Действительно, что-то странное, роковое складывалось именно с Зулусом, и он не мог противостоять этой сети несчастий, похожей на безжалостное улово. Залучило, опутало по рукам-ногам, потянуло на дно; иль отдаться покорно, памятуя о том, что у всякого кружила есть дно, и когда-то крученая струя вернется вверх, иль барахтаться до последнего, чтобы выбиться из сил и потонуть. У всякого человека случается подобный выбор, но его не подгадываешь загодя, а он сам подстерегает тебя, а уж как угодил, тут и решай, суетиться ли тебе иль во всем довериться судьбе.
– Столько смертей на одну голову. Тут и каменное сердце не сдюжит… И зачем отрубился племяннику? Мог бы как-то иначе. А то и парня потерял, и машины не вернул.
– Вспылил сгоряча. Много мы лишнего говорим сгоряча… Вот и ты своему Гаврошу молишь: «хоть бы ты сдох с вина, хоть бы залился», – мягко укорил я соседку.
– Дак ведь зло возьмет! – вскричала Анна, не тая голоса. – Пьет и пьет, лешак. Думаешь, хоть бы запился, да отплакать разом, чтобы не мучиться…
– Ты вроде бы сгоряча посулила, а слова твои – судейский приговор. Они, как тавро, на крупе лошади, как метка. А мы так любим обижать ближнего, не замечая, что слово особую силу имеет.
Глаза мои увлажнились от проникновенного тона, даже в голове замурашилось, и я чуть не заплакал. Чтобы не выдать непрошенную слезу, я заскоркал ногтем по одеялу, словно нашел сальное пятно.
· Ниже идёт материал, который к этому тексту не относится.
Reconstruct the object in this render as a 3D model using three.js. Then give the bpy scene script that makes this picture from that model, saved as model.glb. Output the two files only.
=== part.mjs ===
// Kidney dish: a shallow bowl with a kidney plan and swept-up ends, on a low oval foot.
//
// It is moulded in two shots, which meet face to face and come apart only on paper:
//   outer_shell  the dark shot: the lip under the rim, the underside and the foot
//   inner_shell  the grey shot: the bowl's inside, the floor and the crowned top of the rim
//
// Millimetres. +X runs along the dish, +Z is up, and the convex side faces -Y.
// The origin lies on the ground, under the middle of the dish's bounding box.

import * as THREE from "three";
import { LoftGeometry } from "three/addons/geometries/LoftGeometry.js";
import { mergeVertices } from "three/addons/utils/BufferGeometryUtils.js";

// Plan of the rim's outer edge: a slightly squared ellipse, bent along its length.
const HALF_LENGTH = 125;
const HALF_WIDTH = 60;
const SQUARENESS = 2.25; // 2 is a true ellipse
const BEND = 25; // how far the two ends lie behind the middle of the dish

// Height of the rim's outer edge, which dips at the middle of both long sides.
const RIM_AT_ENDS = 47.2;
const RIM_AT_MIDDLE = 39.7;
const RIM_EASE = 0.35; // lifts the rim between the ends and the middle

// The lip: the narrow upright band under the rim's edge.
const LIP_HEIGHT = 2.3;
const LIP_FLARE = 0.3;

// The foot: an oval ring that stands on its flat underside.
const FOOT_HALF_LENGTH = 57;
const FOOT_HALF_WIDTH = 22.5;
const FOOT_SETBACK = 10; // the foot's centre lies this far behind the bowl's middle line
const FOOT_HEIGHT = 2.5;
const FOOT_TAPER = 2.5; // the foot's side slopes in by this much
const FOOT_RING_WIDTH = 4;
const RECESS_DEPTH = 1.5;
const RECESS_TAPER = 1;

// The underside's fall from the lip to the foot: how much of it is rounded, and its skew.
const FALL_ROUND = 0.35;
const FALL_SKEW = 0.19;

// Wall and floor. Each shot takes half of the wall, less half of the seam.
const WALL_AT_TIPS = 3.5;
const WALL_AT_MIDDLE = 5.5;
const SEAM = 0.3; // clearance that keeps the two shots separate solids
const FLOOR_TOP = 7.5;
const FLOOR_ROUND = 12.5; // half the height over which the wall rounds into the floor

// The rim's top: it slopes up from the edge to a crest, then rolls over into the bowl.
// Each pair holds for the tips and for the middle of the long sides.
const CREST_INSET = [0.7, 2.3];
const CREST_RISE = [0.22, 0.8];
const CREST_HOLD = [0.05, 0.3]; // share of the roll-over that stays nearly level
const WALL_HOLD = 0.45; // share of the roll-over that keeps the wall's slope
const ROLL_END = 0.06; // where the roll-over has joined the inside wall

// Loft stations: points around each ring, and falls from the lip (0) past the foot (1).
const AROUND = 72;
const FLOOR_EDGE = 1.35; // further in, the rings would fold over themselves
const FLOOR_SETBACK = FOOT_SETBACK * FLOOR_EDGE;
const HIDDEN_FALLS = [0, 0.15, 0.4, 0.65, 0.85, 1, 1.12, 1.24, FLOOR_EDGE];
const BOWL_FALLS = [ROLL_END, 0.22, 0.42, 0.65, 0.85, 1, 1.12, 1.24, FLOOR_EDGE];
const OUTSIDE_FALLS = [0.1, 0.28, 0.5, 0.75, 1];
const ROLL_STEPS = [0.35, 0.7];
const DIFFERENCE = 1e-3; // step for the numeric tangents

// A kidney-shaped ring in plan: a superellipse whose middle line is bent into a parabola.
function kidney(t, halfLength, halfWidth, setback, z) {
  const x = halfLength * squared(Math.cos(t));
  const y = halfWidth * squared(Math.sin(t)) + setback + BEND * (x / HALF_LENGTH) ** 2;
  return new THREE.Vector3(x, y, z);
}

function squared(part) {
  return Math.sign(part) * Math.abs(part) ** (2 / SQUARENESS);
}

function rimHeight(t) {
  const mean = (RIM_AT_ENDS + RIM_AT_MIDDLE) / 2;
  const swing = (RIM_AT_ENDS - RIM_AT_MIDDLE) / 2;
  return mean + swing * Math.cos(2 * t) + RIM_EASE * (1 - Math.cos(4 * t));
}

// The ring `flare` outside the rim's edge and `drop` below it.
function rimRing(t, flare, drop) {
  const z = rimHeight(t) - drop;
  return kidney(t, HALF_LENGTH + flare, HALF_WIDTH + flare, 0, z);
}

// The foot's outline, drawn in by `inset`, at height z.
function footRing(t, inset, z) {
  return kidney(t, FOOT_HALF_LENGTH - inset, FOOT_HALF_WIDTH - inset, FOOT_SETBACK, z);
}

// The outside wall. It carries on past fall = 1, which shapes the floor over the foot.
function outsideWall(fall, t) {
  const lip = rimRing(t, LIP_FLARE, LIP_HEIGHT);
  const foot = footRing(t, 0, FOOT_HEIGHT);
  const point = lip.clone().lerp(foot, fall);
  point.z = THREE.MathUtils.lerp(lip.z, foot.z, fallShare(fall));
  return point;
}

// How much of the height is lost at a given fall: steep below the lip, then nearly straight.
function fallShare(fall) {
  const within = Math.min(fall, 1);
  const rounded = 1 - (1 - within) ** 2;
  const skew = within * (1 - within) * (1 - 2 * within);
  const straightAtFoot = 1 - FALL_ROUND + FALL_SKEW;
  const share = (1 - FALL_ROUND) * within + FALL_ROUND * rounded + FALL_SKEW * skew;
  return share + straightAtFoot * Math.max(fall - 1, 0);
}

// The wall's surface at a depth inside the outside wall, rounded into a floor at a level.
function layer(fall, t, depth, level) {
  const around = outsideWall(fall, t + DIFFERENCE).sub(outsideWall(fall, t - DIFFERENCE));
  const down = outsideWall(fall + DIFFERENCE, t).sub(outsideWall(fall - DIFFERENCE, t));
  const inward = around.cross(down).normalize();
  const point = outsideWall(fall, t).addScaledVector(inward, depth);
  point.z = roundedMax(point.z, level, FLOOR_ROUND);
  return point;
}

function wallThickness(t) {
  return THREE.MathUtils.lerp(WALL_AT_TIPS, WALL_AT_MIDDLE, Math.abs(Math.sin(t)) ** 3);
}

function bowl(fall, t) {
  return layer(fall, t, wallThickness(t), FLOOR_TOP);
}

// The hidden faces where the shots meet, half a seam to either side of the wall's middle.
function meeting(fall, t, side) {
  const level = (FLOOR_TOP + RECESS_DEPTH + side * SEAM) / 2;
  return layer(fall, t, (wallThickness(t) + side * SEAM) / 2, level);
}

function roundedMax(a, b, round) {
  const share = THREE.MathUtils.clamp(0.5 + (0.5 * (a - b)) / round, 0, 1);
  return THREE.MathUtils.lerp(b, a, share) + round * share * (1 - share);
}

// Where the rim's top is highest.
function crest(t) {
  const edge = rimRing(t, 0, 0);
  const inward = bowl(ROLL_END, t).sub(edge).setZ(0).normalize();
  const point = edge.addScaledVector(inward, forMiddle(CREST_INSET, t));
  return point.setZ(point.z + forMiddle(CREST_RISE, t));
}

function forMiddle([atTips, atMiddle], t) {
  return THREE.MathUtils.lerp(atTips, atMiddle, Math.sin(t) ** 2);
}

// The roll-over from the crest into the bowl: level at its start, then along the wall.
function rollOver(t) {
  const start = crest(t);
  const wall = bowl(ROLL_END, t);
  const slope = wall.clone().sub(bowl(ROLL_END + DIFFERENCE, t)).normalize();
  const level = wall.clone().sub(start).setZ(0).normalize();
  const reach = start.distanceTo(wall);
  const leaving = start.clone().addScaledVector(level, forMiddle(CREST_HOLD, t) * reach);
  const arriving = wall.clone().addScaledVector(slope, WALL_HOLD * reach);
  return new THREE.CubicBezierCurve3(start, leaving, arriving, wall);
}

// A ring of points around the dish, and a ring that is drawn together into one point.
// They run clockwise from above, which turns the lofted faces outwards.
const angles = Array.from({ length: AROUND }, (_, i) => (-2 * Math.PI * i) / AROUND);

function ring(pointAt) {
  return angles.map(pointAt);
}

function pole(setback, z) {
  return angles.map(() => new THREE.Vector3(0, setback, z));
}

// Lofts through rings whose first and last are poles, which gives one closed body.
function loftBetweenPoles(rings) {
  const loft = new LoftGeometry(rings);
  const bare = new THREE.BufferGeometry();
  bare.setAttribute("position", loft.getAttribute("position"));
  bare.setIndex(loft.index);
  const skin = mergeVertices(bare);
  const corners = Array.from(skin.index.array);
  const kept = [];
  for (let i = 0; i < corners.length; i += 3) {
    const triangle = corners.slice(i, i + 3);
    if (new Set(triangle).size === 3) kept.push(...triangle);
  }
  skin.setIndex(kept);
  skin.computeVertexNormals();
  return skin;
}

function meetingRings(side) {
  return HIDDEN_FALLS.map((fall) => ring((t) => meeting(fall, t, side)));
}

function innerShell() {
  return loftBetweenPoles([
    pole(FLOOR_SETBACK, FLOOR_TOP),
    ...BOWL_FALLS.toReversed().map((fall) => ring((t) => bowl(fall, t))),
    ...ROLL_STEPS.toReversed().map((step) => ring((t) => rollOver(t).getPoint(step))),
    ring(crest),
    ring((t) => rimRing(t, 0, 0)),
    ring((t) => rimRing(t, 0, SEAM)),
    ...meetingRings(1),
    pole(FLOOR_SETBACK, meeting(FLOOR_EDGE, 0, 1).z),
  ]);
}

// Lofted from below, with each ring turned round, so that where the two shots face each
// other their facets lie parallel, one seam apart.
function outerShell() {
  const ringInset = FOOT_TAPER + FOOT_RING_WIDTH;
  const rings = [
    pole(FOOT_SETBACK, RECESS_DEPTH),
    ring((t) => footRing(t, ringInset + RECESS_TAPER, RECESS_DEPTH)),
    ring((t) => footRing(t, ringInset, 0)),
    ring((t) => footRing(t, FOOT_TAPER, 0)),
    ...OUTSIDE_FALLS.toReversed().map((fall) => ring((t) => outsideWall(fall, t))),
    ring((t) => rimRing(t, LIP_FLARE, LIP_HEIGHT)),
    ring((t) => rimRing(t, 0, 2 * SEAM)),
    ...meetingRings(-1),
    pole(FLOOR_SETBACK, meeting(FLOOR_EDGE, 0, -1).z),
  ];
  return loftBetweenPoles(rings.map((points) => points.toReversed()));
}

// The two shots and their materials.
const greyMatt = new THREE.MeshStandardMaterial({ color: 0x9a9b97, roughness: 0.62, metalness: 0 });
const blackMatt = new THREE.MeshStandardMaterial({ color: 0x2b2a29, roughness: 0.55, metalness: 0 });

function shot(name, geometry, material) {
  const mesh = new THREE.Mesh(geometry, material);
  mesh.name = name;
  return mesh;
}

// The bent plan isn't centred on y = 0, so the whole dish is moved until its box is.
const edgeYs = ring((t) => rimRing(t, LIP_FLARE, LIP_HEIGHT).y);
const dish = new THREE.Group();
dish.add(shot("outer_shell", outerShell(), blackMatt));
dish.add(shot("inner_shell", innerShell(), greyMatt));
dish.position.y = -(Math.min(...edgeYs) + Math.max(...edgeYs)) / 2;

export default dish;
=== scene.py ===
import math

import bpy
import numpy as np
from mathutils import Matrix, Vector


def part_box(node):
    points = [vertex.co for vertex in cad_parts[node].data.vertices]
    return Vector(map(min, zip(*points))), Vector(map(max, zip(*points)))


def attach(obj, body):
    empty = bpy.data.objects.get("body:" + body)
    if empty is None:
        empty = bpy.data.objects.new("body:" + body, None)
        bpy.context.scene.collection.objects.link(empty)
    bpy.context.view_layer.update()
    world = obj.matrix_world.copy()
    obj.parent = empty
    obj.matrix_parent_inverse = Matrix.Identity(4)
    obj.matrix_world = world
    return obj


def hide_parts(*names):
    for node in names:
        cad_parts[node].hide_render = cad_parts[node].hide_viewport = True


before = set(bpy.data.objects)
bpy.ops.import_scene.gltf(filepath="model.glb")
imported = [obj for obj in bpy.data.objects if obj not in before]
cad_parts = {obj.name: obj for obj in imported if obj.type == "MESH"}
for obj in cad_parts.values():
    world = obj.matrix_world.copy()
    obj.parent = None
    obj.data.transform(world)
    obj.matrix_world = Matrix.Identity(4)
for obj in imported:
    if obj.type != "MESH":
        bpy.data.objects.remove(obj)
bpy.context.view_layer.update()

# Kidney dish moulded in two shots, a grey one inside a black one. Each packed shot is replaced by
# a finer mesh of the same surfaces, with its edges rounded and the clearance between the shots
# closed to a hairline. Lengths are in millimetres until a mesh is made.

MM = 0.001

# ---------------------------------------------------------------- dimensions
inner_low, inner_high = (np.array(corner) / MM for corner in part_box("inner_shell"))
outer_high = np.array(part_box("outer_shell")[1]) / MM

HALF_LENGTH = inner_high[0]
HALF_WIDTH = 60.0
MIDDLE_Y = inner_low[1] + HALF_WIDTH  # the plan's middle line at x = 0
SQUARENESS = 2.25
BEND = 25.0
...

– А вы своих матерей почитаете? – закричала Анна. Мое покорство лишь поддавало жару. – Вы своим матерям жизни даете? А ведь она спородила, выкормила… Вот и Зулус зачем мать не допокоил? Она-то ему: «Сынок, не спроваживай меня в богадельню. Хочешь, на колени встану. Не долго ждать-то осталось, потерпи… Умру, так после наплачешься». А он врачу подмазал, чтобы справку дал. А теперь вот и собирай горя. Все! Назад лошадь с кладбища не возит.
Я не отзывался, морщил пальцами белоснежную наволоку и во всем, безусловно, был согласен со старухою, хотя и были в словах ее какие-то закорючки, что цепляли мой ум и загоняли в тупик. В какой же страдный день был Зулусу высказан остерег, но он не внял ему. Откуда и зачем было ведать соседке, что моя головенка уже лет двадцать не знает отпусков и соображает, глупенькая, над каждым словом, разнося их по невидимым каталожным ящичкам.
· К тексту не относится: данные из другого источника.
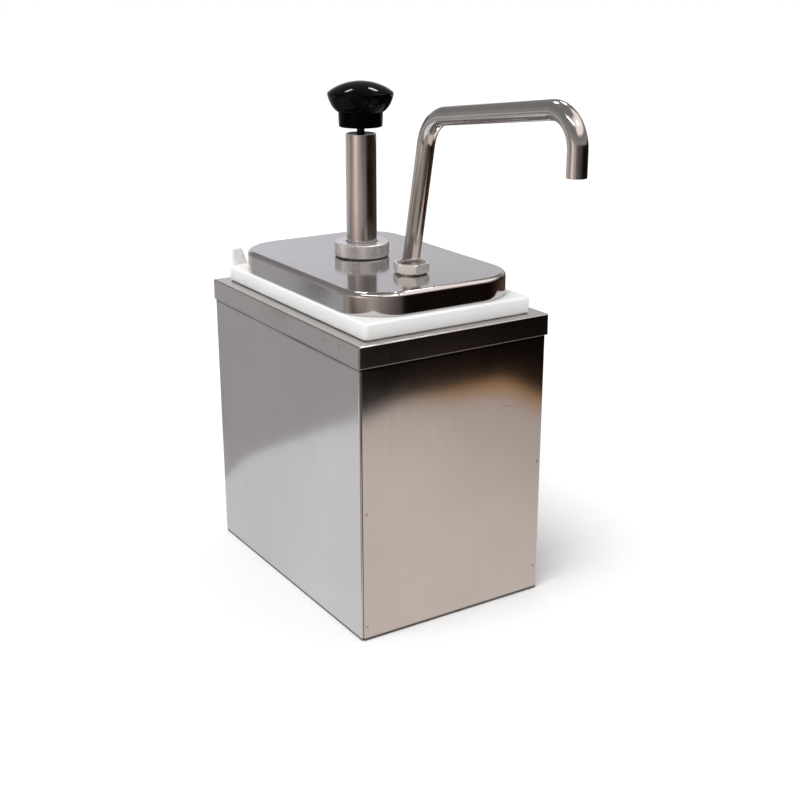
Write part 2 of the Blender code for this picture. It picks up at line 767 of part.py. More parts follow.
def knob_profile():
    """Down the outer side: shallow dome, rim, a flare between a cone and a bowl, ledge and neck."""
    dome = []
    for i in range(8):
        angle = math.radians(90 - 80 * i / 7)
        across = KNOB_RIM_RADIUS * math.cos(angle)
        dome.append((across, KNOB_RIM_Z + (KNOB_TOP_Z - KNOB_RIM_Z) * math.sin(angle)))
    dome[0] = (0, KNOB_TOP_Z)
    ledge = KNOB_NECK_RADIUS + 0.0014
    flare = []
    for i in range(7):
        share = i / 6
        angle = math.radians(90 * share)
        inward = (share + 1 - math.cos(angle)) / 2
        down = (share + math.sin(angle)) / 2
        across = KNOB_RIM_RADIUS - (KNOB_RIM_RADIUS - ledge) * inward
        flare.append((across, KNOB_RIM_Z - 0.0012 - (KNOB_RIM_Z - 0.0012 - KNOB_NECK_TOP_Z) * down))
    bore = 0.0062
    neck = [
        (KNOB_NECK_RADIUS + 0.0004, KNOB_NECK_TOP_Z),
        (KNOB_NECK_RADIUS, KNOB_BOTTOM_Z + 0.0006),
        (KNOB_NECK_RADIUS - 0.0006, KNOB_BOTTOM_Z),
        (bore, KNOB_BOTTOM_Z),
        (bore, 0.3965),
        (0, 0.3965),
    ]
    return dome + flare + neck


def make_knob():
    turned("knob", knob_profile(), "black_plastic", PUMP_AXIS, FINE_STEPS)
    insert = ring_profile(0.0059, ROD_RADIUS + 0.0003, KNOB_BOTTOM_Z + 0.0004, 0.396)
    turned("knob_insert", insert, "brass", PUMP_AXIS)


def make_plunger():
    turned("plunger_rod", rod_profile(ROD_RADIUS, 0.176, 0.3955), "black_steel", PUMP_AXIS, 20)
    inner = SLEEVE_RADIUS - SLEEVE_WALL
    hole = ROD_RADIUS + 0.0003
    sleeve = ring_profile(SLEEVE_RADIUS, inner, PISTON_Z + 0.0123, SLEEVE_TOP_Z)
    turned("plunger_sleeve", sleeve, "brushed_steel", PUMP_AXIS)
    cap = ring_profile(inner - 0.0002, hole, SLEEVE_TOP_Z - 0.006, SLEEVE_TOP_Z - 0.0002)
    turned("sleeve_cap", cap, "black_plastic", PUMP_AXIS)
    groove_z = PISTON_Z + 0.006
    piston = [
        (inner - 0.0002, PISTON_Z + 0.018),
        (inner - 0.0002, PISTON_Z + 0.012),
        (PISTON_RADIUS, PISTON_Z + 0.012),
        (PISTON_RADIUS, groove_z + 0.0016),
        (0.0124, groove_z + 0.0016),
        (0.0124, groove_z - 0.0016),
        (PISTON_RADIUS, groove_z - 0.0016),
        (PISTON_RADIUS, PISTON_Z),
        (hole, PISTON_Z),
        (hole, PISTON_Z + 0.018),
    ]
    turned("piston", piston, "natural_plastic", PUMP_AXIS)
    seal = ring_section(0.01395, 0.0013, groove_z)
    turned("piston_oring", seal, "black_rubber", PUMP_AXIS)
    cup = [
        (PISTON_RADIUS, PISTON_Z - 0.0003),
        (PISTON_RADIUS, PISTON_Z - 0.0042),
        (PISTON_RADIUS - 0.0010, PISTON_Z - 0.0042),
        (PISTON_RADIUS - 0.0016, PISTON_Z - 0.0022),
        (hole, PISTON_Z - 0.0022),
        (hole, PISTON_Z - 0.0003),
    ]
    turned("cup_seal", cup, "black_rubber", PUMP_AXIS)
    washer = ring_profile(0.0130, hole, PISTON_Z - 0.0037, PISTON_Z - 0.0025)
    turned("seal_washer", washer, "polished_steel", PUMP_AXIS)


def make_piston_nut():
    top = PISTON_Z - 0.0040
    height = 0.005
    bm = bmesh.new()
    bmesh.ops.create_cone(
        bm,
        cap_ends=True,
        segments=6,
        radius1=0.0058,
        radius2=0.0058,
        depth=height,
        matrix=Matrix.Translation((0, 0, top - height / 2)),
    )
    nut = add_object("piston_nut", mesh_from(bm, "piston_nut"), "polished_steel", PUMP_AXIS)
    bore = rod_profile(ROD_RADIUS + 0.0003, top - height - 0.002, top + 0.002)
    boolean(nut, turned_helper("piston_nut_bore", bore, PUMP_AXIS, 20), "DIFFERENCE")


def make_spring(seat_top):
    """A compression spring with a closed turn at each end."""
    low = seat_top + FIT_GAP + SPRING_WIRE
    high = PISTON_Z - 0.0040 - SPRING_WIRE
    closed_pitch = 2 * SPRING_WIRE + 0.0001
    count = SPRING_TURNS * SPRING_POINTS_PER_TURN
    open_turns = SPRING_TURNS - 2
    open_pitch = (high - low - 2 * closed_pitch) / open_turns
    path = []
    for i in range(count + 1):
        turns = i / SPRING_POINTS_PER_TURN
        first = min(turns, 1)
        middle = min(max(turns - 1, 0), open_turns)
        last = max(turns - 1 - open_turns, 0)
        height = low + (first + last) * closed_pitch + middle * open_pitch
        angle = math.tau * turns
        path.append((SPRING_RADIUS * math.cos(angle), SPRING_RADIUS * math.sin(angle), height))
    curve = tube_curve("return_spring", path, SPRING_WIRE, sides=2)
    add_object("return_spring", curve, "polished_steel", PUMP_AXIS)


make_stand_wrap()
make_front_panel()
make_top_frame()
make_base_plate()
make_jar()
make_lid()
make_gaskets()
make_pump_head()
make_cylinder()
make_valve_body()
make_passage_plug()
make_valves()
make_riser()
make_outlet_fitting()
make_collar()
make_spout_nut()
make_spout()
make_spout_ferrule()
make_knob()
make_plunger()
make_piston_nut()
make_spring(make_spring_seat())
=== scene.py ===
"""Looks of the condiment pump dispenser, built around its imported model.

Metres, +Z up. The origin is the centre of the stand's underside, and the spout points to -Y.
Each piece is made where its CAD node is: heights and widths come from the nodes' boxes.
"""

import math

import bmesh
import bpy
from mathutils import Matrix, Vector, noise


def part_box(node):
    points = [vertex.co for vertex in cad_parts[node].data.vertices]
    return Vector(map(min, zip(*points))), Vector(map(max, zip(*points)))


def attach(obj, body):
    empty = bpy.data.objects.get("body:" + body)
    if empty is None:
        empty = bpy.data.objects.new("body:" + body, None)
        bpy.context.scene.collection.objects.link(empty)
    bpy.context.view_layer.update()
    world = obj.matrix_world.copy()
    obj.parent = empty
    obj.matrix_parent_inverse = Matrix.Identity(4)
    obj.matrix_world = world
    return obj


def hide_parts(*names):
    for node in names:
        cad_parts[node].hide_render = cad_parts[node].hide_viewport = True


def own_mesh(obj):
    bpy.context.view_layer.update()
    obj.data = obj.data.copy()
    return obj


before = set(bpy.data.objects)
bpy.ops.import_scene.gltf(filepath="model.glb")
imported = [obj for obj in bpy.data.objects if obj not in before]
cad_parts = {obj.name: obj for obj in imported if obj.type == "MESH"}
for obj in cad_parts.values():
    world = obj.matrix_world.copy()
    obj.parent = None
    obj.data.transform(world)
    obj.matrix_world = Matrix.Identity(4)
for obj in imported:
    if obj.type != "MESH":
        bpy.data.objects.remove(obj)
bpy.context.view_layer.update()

# ---- sizes that the boxes don't give ----

# The clear way left between neighbouring pieces
GAP = 0.0003
SHEET = 0.0008
STAND_BEND = 0.0014
# A thin wall's hollows and bulges, and how far from its edges they reach their full depth
WAVE_DEPTH = 0.00025
WAVE_FADE = 0.03
RETURN_FLANGE = 0.014
CAP_BEND = 0.0012
CAP_OPENING = (0.150, 0.228, 0.022)
CORNER_SEAM = 0.00025

# Half widths of the jar's body under its flange, of its foot and of its raised rim
JAR_BODY_X = 0.072
JAR_FOOT_X = 0.0665
JAR_RIM_X = 0.0732
JAR_FLANGE_CORNER = 0.004
JAR_FLANGE_HEIGHT = 0.0132
JAR_RIM_HEIGHT = 0.006
JAR_BODY_CORNER = 0.020
JAR_RIM_CORNER = 0.038
JAR_RIM_WALL = 0.0042
JAR_WALL = 0.003
JAR_LONGER = 0.039
JAR_RIM_LONGER = 0.0358
LUG_HEIGHT = 0.0145
LUG_THICKNESS = 0.0038

LID_CORNER = 0.040
LID_EDGE = 0.0042
PUMP_HOLE = 0.0184
OUTLET_HOLE = 0.0104

KNURL_COUNT = 92
KNURL_DEPTH = 0.00035
COLLAR_THREAD = 0.0015
NUT_THREAD = 0.001
THREAD_DEPTH = 0.0006
NECK_FLANGE = 0.004
RISER_SOCKET = 0.0074
PASSAGE_RADIUS = 0.0035
PUMP_TUBE_WALL = 0.0015
NUT_TURN = math.radians(12)

SPOUT_CORNERS = ((-0.059, 0.283), (-0.0847, 0.4007), (-0.2567, 0.4226))
SPOUT_BENDS = (0.030, 0.024)
SPOUT_END_Z = 0.378
SPOUT_WALL = 0.001

SPRING_WIRE = 0.001
SPRING_TURNS = 9

KNOB_NECK_TOP = 0.3957
KNOB_RIM_Z = 0.4105
KNOB_NECK_RADIUS = 0.018

# Spot welds: (x, height) on the front panel, (y, height) on the cap's long skirts
PANEL_WELDS = ((-0.0829, 0.1091), (-0.0828, 0.0121), (0.0827, 0.022), (0.0829, 0.118))
SKIRT_WELDS = ((0.0305, 0.2378), (-0.0754, 0.238), (-0.0971, 0.2385))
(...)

– Вставай, лежень! – уже остывше, приговаривала Анна. Пыл ее иссяк, и бабьи мысли скинулись на постоянные домашние заботы. – Уже обедать пора, а ты еще и в тувалет не ходил…
– Откуда знаешь? Подсматривала, что ли?
– Да глаза красные, как у окуня, – грубо ответила старуха.
Анна со скрипом встала, долго разгибалась, кряхтя, разламывала поясницу и так, на полусогнутых, будто громадный рак-каркун с отвислыми до полу клешнями, потащилась к порогу, а там, взявшись за ручку двери, вдруг решительно выпрямилась и вновь обернулась медведицей.